As far as Sense & Sensibility… From everything I have read and enjoyed of Austen, she never employs this Richardsonian villain, because one important aspect of this villain type is that it is paired with the moral, docile, and angelic heroine (Clarissa in this case). Austen’s characters on the other hand are rife with faults and compliments. All of her heroes are faulty in some manner and all of her villains are forgivable in others. Additionally, these faults and compliments grow or diminish throughout the story.

“jane austin first feminist author”

No, Jane Austen was not the first feminist author. Granted, all that is coming into my mind at the moment is Christine de Pizan’s The Book of the City of Ladies (1405) though I am sure there are earlier “feminist authors.” I do realize I have no idea how this searcher was defining feminism or specifically feminist author, but I have not seen anything by Austen radical enough to be trump her feminist predecessors. Perhaps one could argue a few firsts with Austen as a female novelist or feminist tendencies in a particular vein of literary tradition, but certainly not the “first feminist author.”

“universal themes of Jane Austen”

Whenever people use the term universal in this sense I always struggle with it. I know what they mean but at the same time want to confront them on their definition. More often than not when I have seen universal thrown about what is really meant is popular themes in Judeo-Christian, Anglo-Saxon, bourgeois, and westernized culture. Keeping that in mind some of Austen’s universal themes would include: marriage, education, gender, class, social expectations, etc. Now these I have rooted down to words that are certainly much more universal, though Austen’s actual application of these terms is certainly not universal.

“puritan interregnum literature”

I had absolutely no idea what this meant and had to look it up: “However, the official break in literary culture caused by censorship and radically moralist standards effectively created a gap in literary tradition. At the time of the Civil War, poetry had been dominated by metaphysical poetry of the John Donne, George Herbert, and Richard Lovelace sort. Drama had developed the late Elizabethan theatre traditions and had begun to mount increasingly topical and political plays (for example, the drama of Thomas Middleton). The Interregnum put a stop, or at least a caesura, to these lines of influence and allowed a seemingly fresh start for all forms of literature after the Restoration” (Wikipedia).

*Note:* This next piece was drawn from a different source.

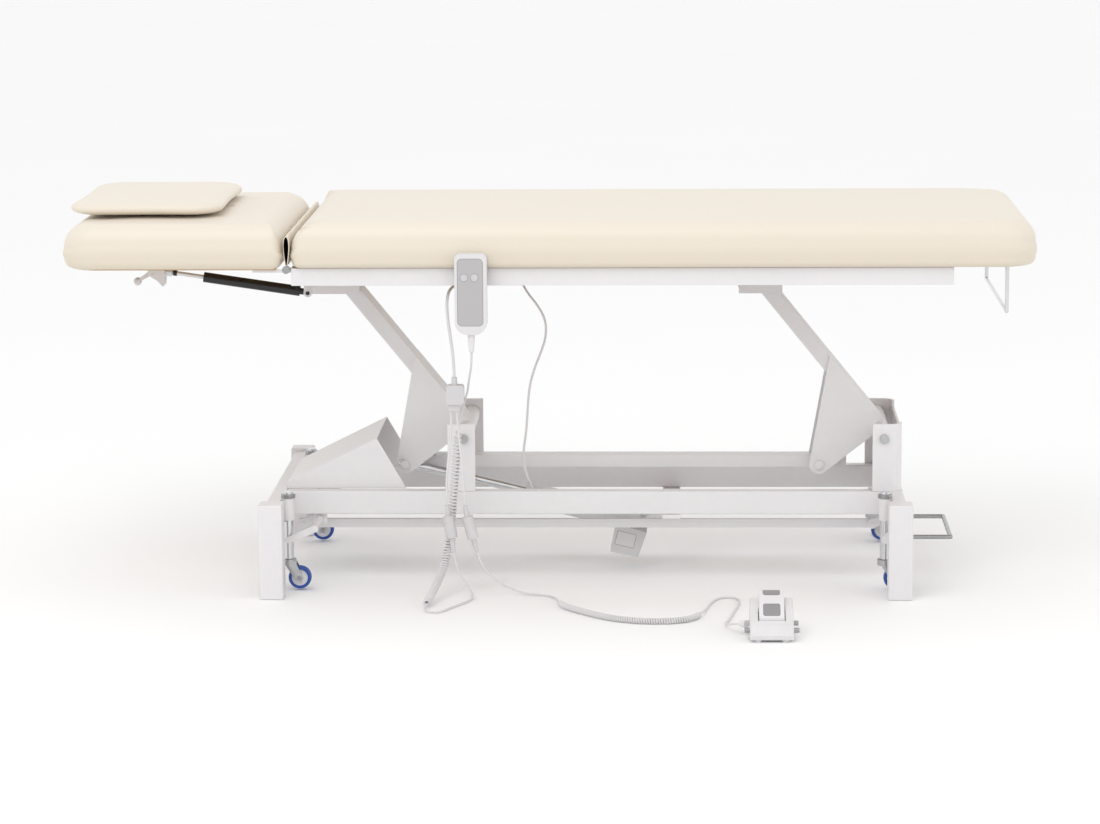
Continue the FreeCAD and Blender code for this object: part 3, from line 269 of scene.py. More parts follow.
# Pivot axles. Turned steel bolts with a thin bright zinc plating, pushed through the posts and the
# hubs of the lift's arms.
def zinc_plate():
    """Zinc plating: bright, with a fine brushed grain and slightly bluish patches."""
    material, shader, start, place = new_finish("zinc_plating")
    patch = start.node("TexNoise", Vector=place, Scale=90.0, Detail=3.0)
    grain = start.node("TexNoise", Vector=place, Scale=1400.0, Detail=2.0)
    connect(shader, Base_Color=patch.mix(rgb(172, 174, 177), rgb(196, 196, 197)), Metallic=1.0,
            Roughness=0.24 + 0.16 * patch,
            Normal=start.node("Bump", Height=grain, Strength=0.08, Distance=0.0002))
    return material


zinc = zinc_plate()
dress("pivot_axles", zinc, "zinc_steel", 0.0010)


# Head brackets, castor carriers and pedal shaft. White like the frame they are bolted or welded to,
# with the hinge bolts, the stems' bushes and the bent pedal bar in bare bright metal.
def axes_of(start, place):
    """The three coordinates of the place, as signals."""
    return [start.node("SeparateXYZ", Vector=place, output=axis) for axis in range(3)]


def part_coated(name, bright):
    """Powder coat, with bare bright metal where the bright signal of the place is 1."""
    material, shader, start, place = new_finish(name)
    metal = bright(*axes_of(start, place))
    dust = start.node("TexNoise", Vector=place, Scale=48.0, Detail=5.0, Roughness=0.7)
    peel = start.node("TexNoise", Vector=place, Scale=620.0, Detail=2.0, Roughness=0.45)
    white = dust.mix(rgb(219, 217, 218), rgb(227, 225, 226))
    steel = dust.mix(rgb(150, 151, 153), rgb(180, 180, 181))
    connect(shader, Base_Color=metal.mix(white, steel), Metallic=metal,
            Roughness=0.36 - 0.14 * metal + 0.10 * dust,
            Normal=start.node("Bump", Height=peel, Strength=0.10, Distance=0.0006))
    return material


def above_limit(signal, limit):
    """1 where the signal is above the limit, 0 below it, over a step of a tenth of a millimetre."""
    return signal.ramp(limit, limit + 0.0001)


hinge_x, hinge_z, bolt_radius, bolts_from = -0.536, 0.684, 0.0083, 0.3072


def on_hinge_bolt(x, y, z):
    """1 near the axis of the head hinge, outside the frame's sides, where its bolt heads are."""
    across = ((x - hinge_x) ** 2 + (z - hinge_z) ** 2) ** 0.5
    outside = ((y - centre_y) ** 2) ** 0.5
    return (1 - above_limit(across, bolt_radius)) * above_limit(outside, bolts_from)


dress("head_brackets", part_coated("coat_and_hinge_bolts", on_hinge_bolt), "steel_white", 0.0008)
bush_from = 0.19605
dress("castor_carriers", part_coated("coat_and_bushes", lambda x, y, z: above_limit(z, bush_from)),
      "steel_white", 0.0008)
pedal_from = 0.7455
dress("right_shaft", part_coated("coat_and_pedal_chrome", lambda x, y, z: above_limit(x, pedal_from)),
      "steel_white", 0.0012)


# Paper roll bar, rods of the actuator and the gas spring, and castor stems. Hard-chromed round steel
# bar, ground to size, with a black lock nut on the spring's rod. The stems slide in the carriers' sleeves.
def chrome_plate():
    """Hard chrome: mirror-like, with the faintest drawn lines."""
    material, shader, start, place = new_finish("hard_chrome")
    haze = start.node("TexNoise", Vector=place, Scale=60.0, Detail=2.0)
    connect(shader, Base_Color=haze.mix(rgb(205, 206, 208), rgb(222, 223, 225)), Metallic=1.0,
            Roughness=0.10 + 0.08 * haze)
    return material


chrome = chrome_plate()
for node in ("paper_roll_holder", "actuator_rod"):
    dress(node, chrome, "chrome_steel", 0.0010)


def rod_with_nut():
    """Satin bar, black where the place along it is that of the lock nut: its distance from the spring's
    rear pin is ((x - x0)^2 + (z - z0)^2)^0.5."""
    material, shader, start, place = new_finish("rod_and_lock_nut")
    x, _, z = axes_of(start, place)
    along = ((x - gas_pin[0]) ** 2 + (z - gas_pin[1]) ** 2) ** 0.5
    nut = above_limit(along, nut_from) * (1 - above_limit(along, nut_to))
    haze = start.node("TexNoise", Vector=place, Scale=60.0, Detail=2.0)
    bright = haze.mix(rgb(208, 209, 211), rgb(224, 225, 227))
    connect(shader, Base_Color=nut.mix(bright, rgb(24, 24, 25)), Metallic=0.45 - 0.45 * nut,
            Roughness=0.30 + 0.08 * haze)
    return material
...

“margaret in sense & sensibility”

Brilliant question and one I continually thought about while reading Sense & Sensibility and writing about it. What is the point of Margaret? From my day at the Fashion Museum I did learn that the Neoclassical costume of the period actually started with educational philosophy about children. Ideas were beginning to blossom in this period that children should be encouraged to run around, but prior dress (children were wearing corsets like adults as well as extremely expensive fabrics that were not particularly washable) was rather constrictive. Thus the light and airy cottons were imported from India to allow children a range of clothing wear that would eventually bring us today’s concept of “children” as well as Baby Gap. Granted, I do not think Margaret was intended as a representative of the children’s fashion world of the early 19th Century.

I have yet to see Margaret crop up in any academic works (but I also have not specifically looked for her) and her sole purpose of the novel seems to relay a small exchange between Marianne and Willoughby. I believe that Sense & Sensibility was one of Austen’s novels that received a good deal of editing from Austen’s own hand and perhaps Margaret at one point played a more significant part? After all, all five sisters of Pride & Prejudice get a good deal of “face time” while Margaret seems little more than scenery.

This post is accompanied by a rather random picture of a Jane Austen action figure.